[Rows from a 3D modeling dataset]
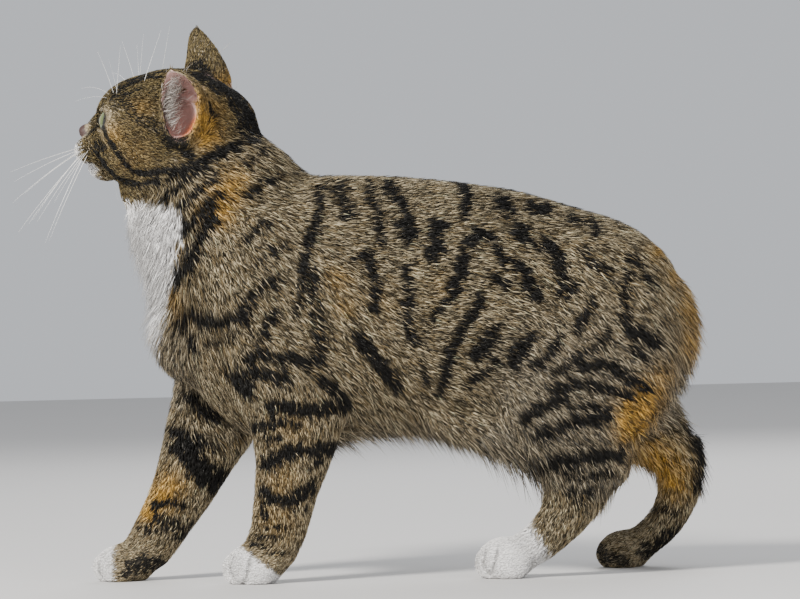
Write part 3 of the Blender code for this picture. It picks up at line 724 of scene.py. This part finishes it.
def longer(design, normals, nodes):
    # How much longer the fringes are: chest, belly, fold of the knee and back of the thighs.
    x, y, z = design.T
    torso = np.isin(nodes, (*torsoNodes, *both("thigh")))
    down = ease(-normals[:, 2], 0.1, 0.8)
    front = ease(-normals[:, 0], 0.2, 0.9)
    back = ease(normals[:, 0], 0.2, 0.9)
    bib = torso * front * ease(z, 120, 190) * (x < -110)
    belly = torso * down * (1 - ease(z, 90, 125)) * ease(x, -110, -70)
    fold = torso * (1 - ease(np.hypot(x - 66, z - 84), 16, 36))
    breeches = torso * back * ease(x, 140, 175) * (1 - ease(z, 175, 215))
    return np.clip(0.8 * bib + 0.9 * belly + 0.8 * fold + 0.8 * breeches, 0, 1.3)


normals = normalsOf(points, corners)
field = np.tile(np.array(coats[0][1], float), (len(points), 1))
for names, values in coats:
    field[np.isin(nodes, names)] = values
extra = longer(design, normals, nodes)
field[:, 0] *= 1 + 0.9 * extra
field[:, 1] *= 1 + 0.8 * extra
isNose = nodes == "nose"
field = spread(field, corners, 24)
field[isNose] = 0

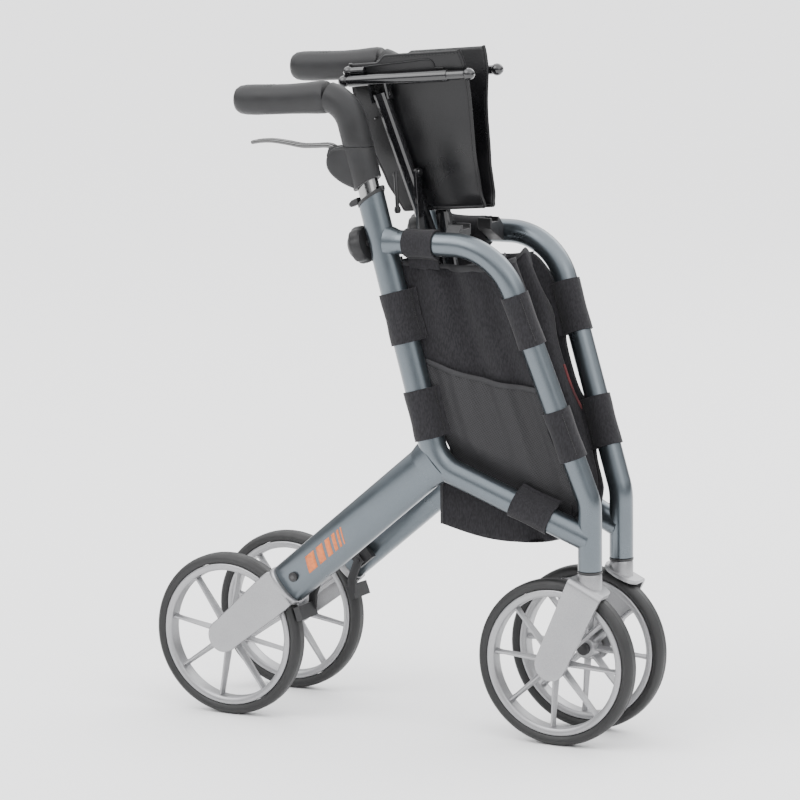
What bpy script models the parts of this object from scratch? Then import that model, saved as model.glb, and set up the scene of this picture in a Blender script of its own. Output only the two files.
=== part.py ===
"""Cross-folding shopping rollator, standing folded on its four wheels.

The two side frames stand upright and parallel. Each is drawn once, in its own
coordinates: x forward from under the rear axle, inboard from the frame's own
plane, z up, all in millimetres. The place function turns them into metres.
"""

import math

import bmesh
import bpy
from mathutils import Vector

MM = 0.001
RIGHT, LEFT = -1, 1
SIDES = (("right", RIGHT), ("left", LEFT))

# Stance
HALF_TRACK = 75.1
MID_X = 213.5
GAP = 0.35
LEFT_HANDLE_RAISED = 30.0

# Wheels
WHEEL_RADIUS = 100.0
TYRE_INNER = 88.0
WHEEL_FACETS = 32
REAR_AXLE = (0.0, 100.0)
FRONT_AXLE = (427.0, 100.0)
SPOKES = 8
AXLE_RADIUS = 5.0

# Upright and lower tube
LEAN = math.radians(15.1)
ALONG = Vector((-math.sin(LEAN), 0.0, math.cos(LEAN)))
ACROSS = Vector((math.cos(LEAN), 0.0, math.sin(LEAN)))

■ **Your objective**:
In the listing, find every line containing the word "Blender" and list it.

■ **Completed task**:
Write part 3 of the Blender code for this picture. It picks up at line 724 of scene.py. This part finishes it.
What bpy script models the parts of this object from scratch? Then import that model, saved as model.glb, and set up the scene of this picture in a Blender script of its own. Output only the two files.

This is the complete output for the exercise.